STATED EXERCISE: Only one span of the listing below is wanted: the lines from the one with "clear_scene()" through the one with "bpy.context.scene.collection.objects.link(rigid_bodies[body])", reproduced exactly, both ends kept.

>> Begin

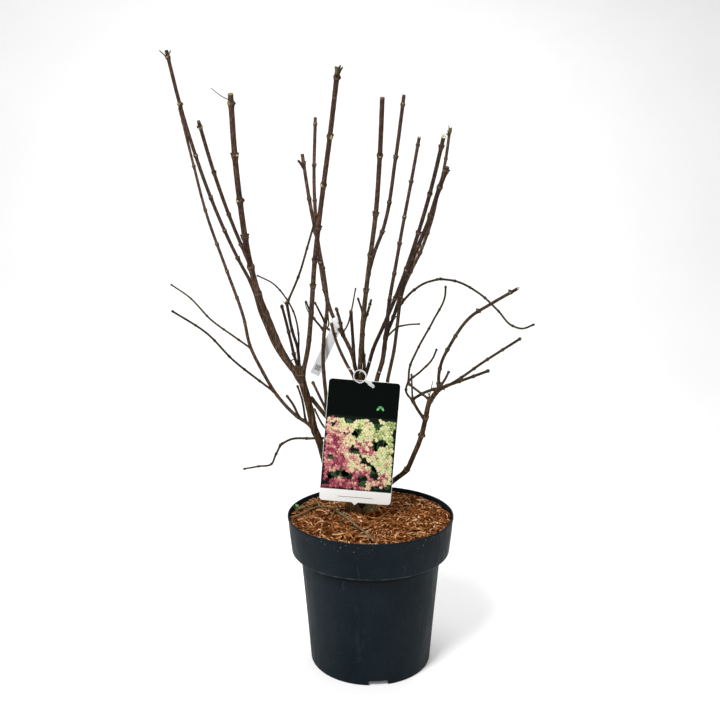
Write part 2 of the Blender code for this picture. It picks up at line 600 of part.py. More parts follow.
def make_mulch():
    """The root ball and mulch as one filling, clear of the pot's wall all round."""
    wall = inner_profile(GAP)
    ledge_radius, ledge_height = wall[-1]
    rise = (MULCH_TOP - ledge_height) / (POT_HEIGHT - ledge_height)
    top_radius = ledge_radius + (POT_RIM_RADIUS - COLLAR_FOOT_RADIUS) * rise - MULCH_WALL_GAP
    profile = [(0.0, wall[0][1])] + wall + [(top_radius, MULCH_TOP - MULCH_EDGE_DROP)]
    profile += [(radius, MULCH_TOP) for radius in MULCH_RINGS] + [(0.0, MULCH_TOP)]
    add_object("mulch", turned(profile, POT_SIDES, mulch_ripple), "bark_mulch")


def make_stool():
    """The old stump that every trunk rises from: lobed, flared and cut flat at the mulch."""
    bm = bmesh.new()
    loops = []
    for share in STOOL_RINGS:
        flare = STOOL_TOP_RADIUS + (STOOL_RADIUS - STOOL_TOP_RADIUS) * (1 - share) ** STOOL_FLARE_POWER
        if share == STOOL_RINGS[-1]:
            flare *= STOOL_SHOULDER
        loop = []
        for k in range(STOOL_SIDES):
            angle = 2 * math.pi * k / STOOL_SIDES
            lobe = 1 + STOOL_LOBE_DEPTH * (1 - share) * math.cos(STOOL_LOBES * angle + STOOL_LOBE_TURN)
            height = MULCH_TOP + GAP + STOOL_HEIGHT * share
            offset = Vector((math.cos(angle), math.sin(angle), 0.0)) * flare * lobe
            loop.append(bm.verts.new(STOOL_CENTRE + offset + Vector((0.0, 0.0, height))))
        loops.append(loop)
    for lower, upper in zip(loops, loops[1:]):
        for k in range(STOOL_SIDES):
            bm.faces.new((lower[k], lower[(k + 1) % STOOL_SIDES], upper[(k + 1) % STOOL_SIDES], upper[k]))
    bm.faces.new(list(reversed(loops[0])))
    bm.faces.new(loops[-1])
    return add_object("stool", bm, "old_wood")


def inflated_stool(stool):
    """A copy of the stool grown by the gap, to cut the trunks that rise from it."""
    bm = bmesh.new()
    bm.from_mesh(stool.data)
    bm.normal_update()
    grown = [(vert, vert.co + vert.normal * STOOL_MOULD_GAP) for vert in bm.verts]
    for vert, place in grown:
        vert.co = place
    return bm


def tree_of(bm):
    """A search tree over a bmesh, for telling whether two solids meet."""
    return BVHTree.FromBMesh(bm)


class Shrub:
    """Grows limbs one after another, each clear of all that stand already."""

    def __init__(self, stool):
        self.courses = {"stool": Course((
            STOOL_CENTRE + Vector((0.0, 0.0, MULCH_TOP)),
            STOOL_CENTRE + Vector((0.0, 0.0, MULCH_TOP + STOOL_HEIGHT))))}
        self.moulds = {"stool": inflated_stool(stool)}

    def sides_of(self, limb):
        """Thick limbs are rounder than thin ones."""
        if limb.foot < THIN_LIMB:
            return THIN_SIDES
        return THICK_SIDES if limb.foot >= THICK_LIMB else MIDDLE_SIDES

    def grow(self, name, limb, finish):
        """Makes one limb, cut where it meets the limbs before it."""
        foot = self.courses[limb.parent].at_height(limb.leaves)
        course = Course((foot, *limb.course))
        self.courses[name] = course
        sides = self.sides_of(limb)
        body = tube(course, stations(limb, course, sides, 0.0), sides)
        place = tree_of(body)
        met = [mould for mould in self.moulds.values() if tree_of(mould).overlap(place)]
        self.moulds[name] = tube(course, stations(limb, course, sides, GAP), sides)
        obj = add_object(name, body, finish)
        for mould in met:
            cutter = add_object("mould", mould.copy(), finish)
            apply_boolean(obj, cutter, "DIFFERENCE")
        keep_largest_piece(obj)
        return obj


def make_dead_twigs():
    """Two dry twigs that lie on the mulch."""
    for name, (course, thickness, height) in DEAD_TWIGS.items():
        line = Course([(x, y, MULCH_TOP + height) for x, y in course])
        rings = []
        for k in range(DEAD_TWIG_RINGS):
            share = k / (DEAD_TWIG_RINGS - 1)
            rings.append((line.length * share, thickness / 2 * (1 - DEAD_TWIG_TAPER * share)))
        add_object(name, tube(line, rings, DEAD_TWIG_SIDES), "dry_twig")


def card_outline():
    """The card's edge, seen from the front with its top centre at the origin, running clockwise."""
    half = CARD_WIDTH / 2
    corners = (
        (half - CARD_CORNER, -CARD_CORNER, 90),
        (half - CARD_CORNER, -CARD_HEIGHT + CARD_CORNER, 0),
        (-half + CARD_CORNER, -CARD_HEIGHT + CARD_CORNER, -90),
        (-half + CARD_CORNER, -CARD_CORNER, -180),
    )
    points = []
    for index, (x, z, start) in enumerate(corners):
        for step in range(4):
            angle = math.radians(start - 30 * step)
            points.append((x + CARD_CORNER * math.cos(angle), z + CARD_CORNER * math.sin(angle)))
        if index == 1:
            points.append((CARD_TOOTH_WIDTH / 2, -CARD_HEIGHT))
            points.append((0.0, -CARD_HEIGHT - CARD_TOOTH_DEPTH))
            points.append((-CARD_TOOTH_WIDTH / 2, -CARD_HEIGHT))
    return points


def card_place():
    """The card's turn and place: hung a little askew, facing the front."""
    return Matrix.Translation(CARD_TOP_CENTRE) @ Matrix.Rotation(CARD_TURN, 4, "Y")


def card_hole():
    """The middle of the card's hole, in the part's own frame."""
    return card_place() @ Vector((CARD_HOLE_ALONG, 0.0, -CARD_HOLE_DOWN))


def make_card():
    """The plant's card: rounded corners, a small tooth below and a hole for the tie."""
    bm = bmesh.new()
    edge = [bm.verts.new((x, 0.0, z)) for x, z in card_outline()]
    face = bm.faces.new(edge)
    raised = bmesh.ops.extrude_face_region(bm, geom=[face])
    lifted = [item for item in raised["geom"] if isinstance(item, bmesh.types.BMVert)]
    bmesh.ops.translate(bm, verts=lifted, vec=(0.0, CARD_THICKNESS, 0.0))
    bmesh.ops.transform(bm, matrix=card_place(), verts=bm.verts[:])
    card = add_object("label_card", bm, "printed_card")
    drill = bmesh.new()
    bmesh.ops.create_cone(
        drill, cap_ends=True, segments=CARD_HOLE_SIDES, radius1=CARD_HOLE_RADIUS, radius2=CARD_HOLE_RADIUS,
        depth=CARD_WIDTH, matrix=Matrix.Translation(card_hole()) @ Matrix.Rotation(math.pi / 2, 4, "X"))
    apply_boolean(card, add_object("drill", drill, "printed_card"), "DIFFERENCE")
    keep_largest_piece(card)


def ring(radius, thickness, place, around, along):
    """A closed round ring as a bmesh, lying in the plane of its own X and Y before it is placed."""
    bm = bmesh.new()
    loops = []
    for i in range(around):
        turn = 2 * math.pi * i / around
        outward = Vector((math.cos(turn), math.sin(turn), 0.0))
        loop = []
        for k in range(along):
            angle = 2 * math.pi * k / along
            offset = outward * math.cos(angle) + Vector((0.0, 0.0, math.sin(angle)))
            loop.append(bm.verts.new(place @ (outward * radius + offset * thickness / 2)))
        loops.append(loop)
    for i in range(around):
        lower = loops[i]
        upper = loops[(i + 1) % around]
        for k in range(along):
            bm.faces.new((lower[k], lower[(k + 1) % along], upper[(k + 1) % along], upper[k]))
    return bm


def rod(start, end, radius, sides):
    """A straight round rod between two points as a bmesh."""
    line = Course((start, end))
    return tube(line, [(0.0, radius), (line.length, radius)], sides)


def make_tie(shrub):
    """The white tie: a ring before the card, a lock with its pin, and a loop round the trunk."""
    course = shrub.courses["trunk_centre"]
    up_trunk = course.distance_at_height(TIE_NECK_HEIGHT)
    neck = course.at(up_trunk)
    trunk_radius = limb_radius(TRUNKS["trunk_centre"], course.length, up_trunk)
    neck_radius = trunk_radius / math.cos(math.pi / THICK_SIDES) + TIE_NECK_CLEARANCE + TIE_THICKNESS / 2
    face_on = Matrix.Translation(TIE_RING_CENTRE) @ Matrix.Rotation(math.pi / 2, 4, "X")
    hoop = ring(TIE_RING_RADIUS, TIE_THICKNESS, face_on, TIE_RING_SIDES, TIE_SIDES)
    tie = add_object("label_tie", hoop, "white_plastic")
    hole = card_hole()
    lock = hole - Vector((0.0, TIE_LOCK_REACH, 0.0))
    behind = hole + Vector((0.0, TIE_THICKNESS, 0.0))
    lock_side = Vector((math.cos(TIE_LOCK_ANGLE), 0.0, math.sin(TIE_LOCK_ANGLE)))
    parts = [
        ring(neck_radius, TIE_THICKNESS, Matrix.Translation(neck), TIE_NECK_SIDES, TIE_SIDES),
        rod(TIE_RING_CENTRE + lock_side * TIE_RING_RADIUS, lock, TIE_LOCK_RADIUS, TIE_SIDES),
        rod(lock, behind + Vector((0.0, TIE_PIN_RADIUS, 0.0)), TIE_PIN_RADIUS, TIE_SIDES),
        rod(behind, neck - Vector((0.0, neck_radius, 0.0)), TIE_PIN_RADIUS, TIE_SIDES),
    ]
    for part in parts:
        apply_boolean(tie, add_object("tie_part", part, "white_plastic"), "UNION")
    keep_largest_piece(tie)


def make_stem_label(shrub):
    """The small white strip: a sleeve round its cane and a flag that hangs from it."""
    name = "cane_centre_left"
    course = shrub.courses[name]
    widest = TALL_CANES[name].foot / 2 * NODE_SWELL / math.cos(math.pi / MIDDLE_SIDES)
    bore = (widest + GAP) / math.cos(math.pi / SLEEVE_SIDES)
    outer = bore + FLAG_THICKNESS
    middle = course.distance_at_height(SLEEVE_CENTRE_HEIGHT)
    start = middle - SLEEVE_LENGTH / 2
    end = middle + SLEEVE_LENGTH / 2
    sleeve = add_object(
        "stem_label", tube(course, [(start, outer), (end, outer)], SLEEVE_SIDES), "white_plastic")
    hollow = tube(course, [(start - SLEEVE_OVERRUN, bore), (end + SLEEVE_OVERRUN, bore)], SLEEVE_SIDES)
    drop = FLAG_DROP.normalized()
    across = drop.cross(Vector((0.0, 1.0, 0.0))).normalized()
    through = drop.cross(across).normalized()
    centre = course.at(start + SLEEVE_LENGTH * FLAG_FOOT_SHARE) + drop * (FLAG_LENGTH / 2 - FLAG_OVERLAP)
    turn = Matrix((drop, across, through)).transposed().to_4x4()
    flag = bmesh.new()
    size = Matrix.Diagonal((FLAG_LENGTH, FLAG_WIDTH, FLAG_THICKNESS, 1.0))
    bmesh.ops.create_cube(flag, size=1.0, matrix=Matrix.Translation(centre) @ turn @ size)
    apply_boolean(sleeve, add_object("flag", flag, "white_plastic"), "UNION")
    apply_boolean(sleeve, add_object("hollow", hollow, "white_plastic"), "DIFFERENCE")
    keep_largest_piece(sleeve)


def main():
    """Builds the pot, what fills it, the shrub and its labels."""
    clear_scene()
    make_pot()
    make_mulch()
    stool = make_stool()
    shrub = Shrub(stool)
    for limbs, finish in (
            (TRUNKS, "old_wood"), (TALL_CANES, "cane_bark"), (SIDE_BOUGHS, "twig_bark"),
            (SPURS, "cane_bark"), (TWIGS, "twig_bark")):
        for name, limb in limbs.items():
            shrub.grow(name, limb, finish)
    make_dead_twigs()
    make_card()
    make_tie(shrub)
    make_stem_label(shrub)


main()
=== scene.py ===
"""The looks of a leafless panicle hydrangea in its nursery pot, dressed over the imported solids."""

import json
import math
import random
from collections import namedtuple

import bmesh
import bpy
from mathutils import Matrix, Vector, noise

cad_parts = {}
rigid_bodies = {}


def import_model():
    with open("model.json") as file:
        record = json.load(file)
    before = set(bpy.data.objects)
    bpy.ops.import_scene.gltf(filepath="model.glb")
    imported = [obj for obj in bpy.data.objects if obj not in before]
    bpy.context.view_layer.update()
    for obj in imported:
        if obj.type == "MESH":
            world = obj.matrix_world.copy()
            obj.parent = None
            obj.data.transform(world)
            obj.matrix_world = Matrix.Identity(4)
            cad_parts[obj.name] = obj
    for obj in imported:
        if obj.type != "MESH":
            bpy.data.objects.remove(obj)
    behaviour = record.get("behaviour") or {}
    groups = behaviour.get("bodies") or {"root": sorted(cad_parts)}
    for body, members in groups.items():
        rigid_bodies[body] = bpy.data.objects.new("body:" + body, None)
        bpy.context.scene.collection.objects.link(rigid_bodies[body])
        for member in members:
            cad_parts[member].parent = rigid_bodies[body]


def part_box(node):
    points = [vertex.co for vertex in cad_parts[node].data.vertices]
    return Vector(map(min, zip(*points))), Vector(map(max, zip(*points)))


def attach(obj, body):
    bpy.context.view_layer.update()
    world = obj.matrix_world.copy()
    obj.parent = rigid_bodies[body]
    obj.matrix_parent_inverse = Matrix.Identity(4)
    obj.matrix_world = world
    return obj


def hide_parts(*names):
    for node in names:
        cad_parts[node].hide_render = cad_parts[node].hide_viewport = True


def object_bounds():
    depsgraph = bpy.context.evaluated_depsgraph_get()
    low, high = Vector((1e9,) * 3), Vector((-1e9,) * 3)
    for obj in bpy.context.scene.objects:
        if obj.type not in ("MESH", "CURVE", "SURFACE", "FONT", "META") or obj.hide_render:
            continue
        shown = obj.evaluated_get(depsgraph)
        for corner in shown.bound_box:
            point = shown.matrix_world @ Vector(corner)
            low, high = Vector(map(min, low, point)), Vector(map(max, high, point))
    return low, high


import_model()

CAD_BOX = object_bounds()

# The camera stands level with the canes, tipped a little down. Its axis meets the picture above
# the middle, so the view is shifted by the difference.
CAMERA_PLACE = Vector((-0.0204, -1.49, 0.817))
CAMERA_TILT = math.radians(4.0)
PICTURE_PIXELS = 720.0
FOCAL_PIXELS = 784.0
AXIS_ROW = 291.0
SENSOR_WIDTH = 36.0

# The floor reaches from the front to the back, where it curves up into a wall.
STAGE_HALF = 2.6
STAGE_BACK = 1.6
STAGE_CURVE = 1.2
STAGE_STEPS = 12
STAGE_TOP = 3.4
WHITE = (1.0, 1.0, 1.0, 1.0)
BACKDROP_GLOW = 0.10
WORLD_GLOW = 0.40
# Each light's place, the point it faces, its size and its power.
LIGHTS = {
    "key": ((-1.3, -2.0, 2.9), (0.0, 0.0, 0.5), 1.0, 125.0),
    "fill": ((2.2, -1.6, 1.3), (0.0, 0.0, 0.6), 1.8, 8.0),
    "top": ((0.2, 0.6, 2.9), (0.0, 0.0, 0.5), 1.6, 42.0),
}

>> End

SOLUTION:
    clear_scene()
    make_pot()
    make_mulch()
    stool = make_stool()
    shrub = Shrub(stool)
    for limbs, finish in (
            (TRUNKS, "old_wood"), (TALL_CANES, "cane_bark"), (SIDE_BOUGHS, "twig_bark"),
            (SPURS, "cane_bark"), (TWIGS, "twig_bark")):
        for name, limb in limbs.items():
            shrub.grow(name, limb, finish)
    make_dead_twigs()
    make_card()
    make_tie(shrub)
    make_stem_label(shrub)


main()
=== scene.py ===
"""The looks of a leafless panicle hydrangea in its nursery pot, dressed over the imported solids."""

import json
import math
import random
from collections import namedtuple

import bmesh
import bpy
from mathutils import Matrix, Vector, noise

cad_parts = {}
rigid_bodies = {}


def import_model():
    with open("model.json") as file:
        record = json.load(file)
    before = set(bpy.data.objects)
    bpy.ops.import_scene.gltf(filepath="model.glb")
    imported = [obj for obj in bpy.data.objects if obj not in before]
    bpy.context.view_layer.update()
    for obj in imported:
        if obj.type == "MESH":
            world = obj.matrix_world.copy()
            obj.parent = None
            obj.data.transform(world)
            obj.matrix_world = Matrix.Identity(4)
            cad_parts[obj.name] = obj
    for obj in imported:
        if obj.type != "MESH":
            bpy.data.objects.remove(obj)
    behaviour = record.get("behaviour") or {}
    groups = behaviour.get("bodies") or {"root": sorted(cad_parts)}
    for body, members in groups.items():
        rigid_bodies[body] = bpy.data.objects.new("body:" + body, None)
        bpy.context.scene.collection.objects.link(rigid_bodies[body])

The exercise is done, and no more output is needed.